Ho, Ho, Hope

Ho, Ho, Hope

From Chicken Soup for the Soul: Book of Christmas Virtues

Ho, Ho, Hope

My decision in the 1960s to run away from a newly divorced life in California and move to the safety of Canada was a big one—one I had to think over for nearly five minutes.

Hooking a battered trailer to my ancient Chevy, I gathered my five young children and headed for parts unknown. Along with my little brood, I took a month’s worth of rent money, a pocketful of dreams, some hope for our future and a heart filled with faith.

Vulnerable and haggard after the long drive, I slowed my rickety rig when I saw the sign ahead. With five tousled heads bobbing in the windows, the startled border guard’s mouth flew open.

My seven-year-old tossed him her cheekiest smile. One six-year-old twin looked tremulous and wide-eyed at the large man brandishing a gun on his hip; the other glared in defiance. My two- and three-year-old toddlers babbled to capture his attention and interest him in their toy cars and stuffed animals.

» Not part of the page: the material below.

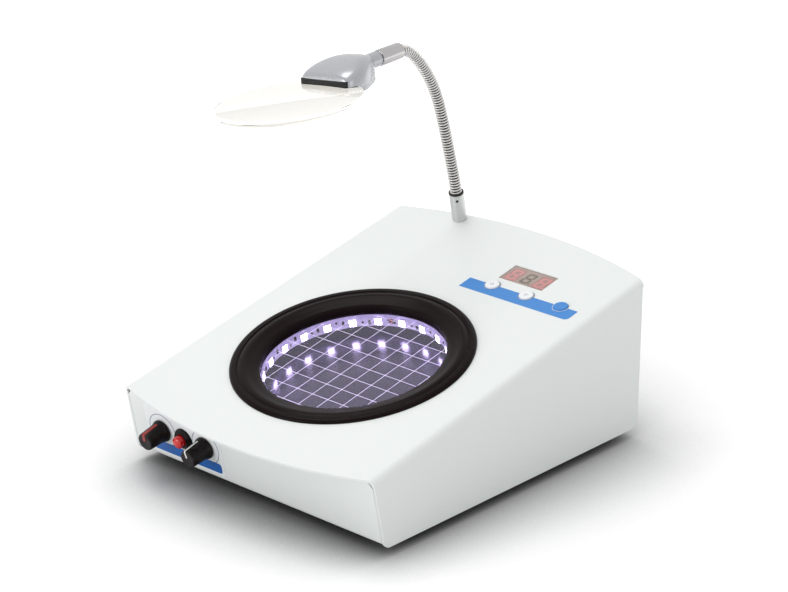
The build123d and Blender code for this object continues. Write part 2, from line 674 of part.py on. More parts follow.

Obviously, we’d caught the bewildered guard . . . off guard.

Warning that I’d better have a job (I did) and threatening immediate deportation if I attempted to go on welfare, he waved us through.

Shortly after we settled in a small apartment, my old car sputtered to a quick death. I found a sitter for the children and began hitchhiking to work, but because I was sometimes late, I lost the job. My last check went for another month’s rent, and there was nothing left for food. As Christmas approached, desperation dogged every waking minute and even disturbed my sleep.

So did the kids’ concerns.

“Is Santa real, Momma?”

“Will he find us, Momma?”

“Do you believe in him, Momma?”

With painstaking care, I explained that Santa didn’t know where we’d moved and would miss us this year, but we had each other, and we would make do and . . . sing Christmas songs and . . . try making gifts and . . . and . . . well, everything would work out.

So, even without a tree, we glued colored paper garlands and strung popcorn to make the apartment festive and ourselves cheerful.

But the day before Christmas, my desperation reached a new low: We had nothing in the cupboard for supper. Reluctantly, I approached our neighbor and asked to borrow a can or two of soup to feed my children. After a curt “No,” the door slammed in my face.

Humiliation and shame were my new companions. And, for the first time in my life, I felt utter fear, despair and hopelessness.

Christmas Eve, I drew my little ones near—the boys on my lap, the girls nestled at my sides. In our meagerly decorated room, we told stories, played games and sang seasonal songs. I smiled at my wee darlings, but inside I was crying. And praying, again and again.

Please, God, oh please, God, send us help.

A sudden, loud THUMP at the door startled us all.

“Ho, ho, ho!” A hearty voice accompanied a loud knock.

And there in our doorway stood the jolly old man himself!

With a full sack slung over his back and three merry elves crowding his sides, Santa Claus brought the excitement of Christmas into our small home. He came bearing all kinds of wonderful gifts, something special for each child. Plus, an assortment of toys, games and books— even a gift for me—appeared from the depths of his deep pack! Christmas dinner (courtesy of the Vancouver Fire Department) was included, as well: turkey and the trimmings, enough to last several days.

Laughing and crying, I gazed around the joy-filled room at the satisfied faces of Santa and his helpers and the gleeful abandonment of my little family.

“Momma, Momma, he’s real!” they chorused. “Santa found us!”

Yes, indeed he found us . . . in answer to my prayer. And that made a believer out of me.